The Park Hotel, Laszlo Hudec’s most famous work, is the epitome of mature Art Deco, and was the tallest building in Asia for a long time, and the tallest building in Shanghai until the 1980s. However, we must say that in an architectural sense, the building was designed under the strong influence of the American Radiator Building from downtown Manhattan, which, if it’s any consolation, is not architecturally original itself, but is based on the project of an unfinished building in Chicago. That’s how Hudec joined Shanghai’s obsession with New York, which later led to the fact that on one of the newer skyscrapers there is a literally copied famous art deco pyramid from the Chrysler Building, just because it has a typically New York look.

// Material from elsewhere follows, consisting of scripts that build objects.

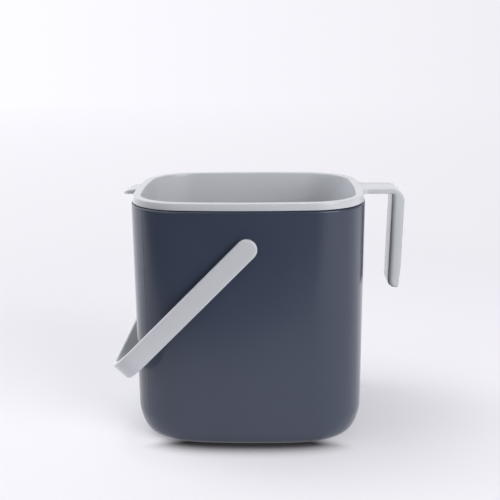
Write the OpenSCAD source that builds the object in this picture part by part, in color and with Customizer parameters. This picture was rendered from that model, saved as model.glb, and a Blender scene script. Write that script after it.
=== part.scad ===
// Compost caddy: an outer bin with a swinging strap bail, and a lift-out inner
// bucket whose overhanging rim carries a hook handle and a finger lip. The
// bucket and its rim are one moulding, kept as two solids that meet at a plane.
// Origin at the centre of the base, +X towards the hook handle, +Z up.

/* [Outer bin] */
// Width of the bin at its shoulder, side to side
bin_w = 200; // [185:1:220]
// Depth of the bin at its shoulder, front to back
bin_d = 174; // [160:1:190]
// Height of the shoulder that the bucket's rim sits over
bin_h = 204.4; // [190:0.1:230]
// Radius of the four upright corners at the shoulder
corner_r = 49; // [42:1:56]
// Radius of the gently bulged front and back
front_r = 577; // [450:1:900]
// Radius of the gently bulged sides
side_r = 541; // [450:1:900]
// Draft of the bin's walls, in degrees
bin_draft = 0.3; // [0.1:0.1:1]
// Thickness of the bin's wall
bin_wall = 2.4; // [1.8:0.1:3]
// Thickness of the bin's floor
bin_floor = 2.8; // [2:0.1:4]
// Radius of the rounding round the bin's base
base_r = 14; // [9:1:18]
// Inset of the foot ring's inner edge from the plan outline
foot_inset = 24; // [22:1:30]
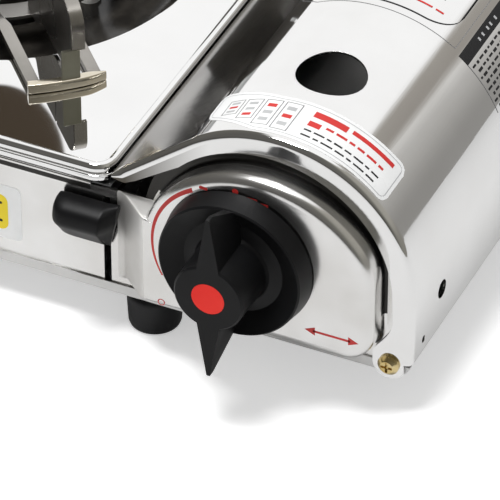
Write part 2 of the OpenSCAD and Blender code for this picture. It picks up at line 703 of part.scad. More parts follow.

Clubhouse Shanghai Race Club, Spence & Robinson Ltd, 1934.      Laszlo Hudec, Park Hotel Shanghai, 1934.

One of the favorite pastimes of foreigners in the city was horse racing, which was also one of the most profitable businesses. The hippodrome was located in the very center of the international settlement, where the land was the most expensive, on the site of today’s National Park. For the needs of the club, in 1934, a magnificent ten-story neoclassical club house, about 100 meters long, was built, which was impossible to show in a single photo. The architectural firm Spence & Robinson Ltd, founded in Shanghai in 1904, which is still operating in the Far East from its new headquarters in Hong Kong, was hired to develop the project.

Some of the richest residents of the city were not only owners of stables, but also excellent jockeys themselves, and the fiercest rivals on the race track have already been mentioned in this text, although in a different context. They were the architect Eric Cumine, the designer of the Denis Apartments, and the shipping magnate Eric Moller, the owner of that “Norwegian” villa with over 100 rooms.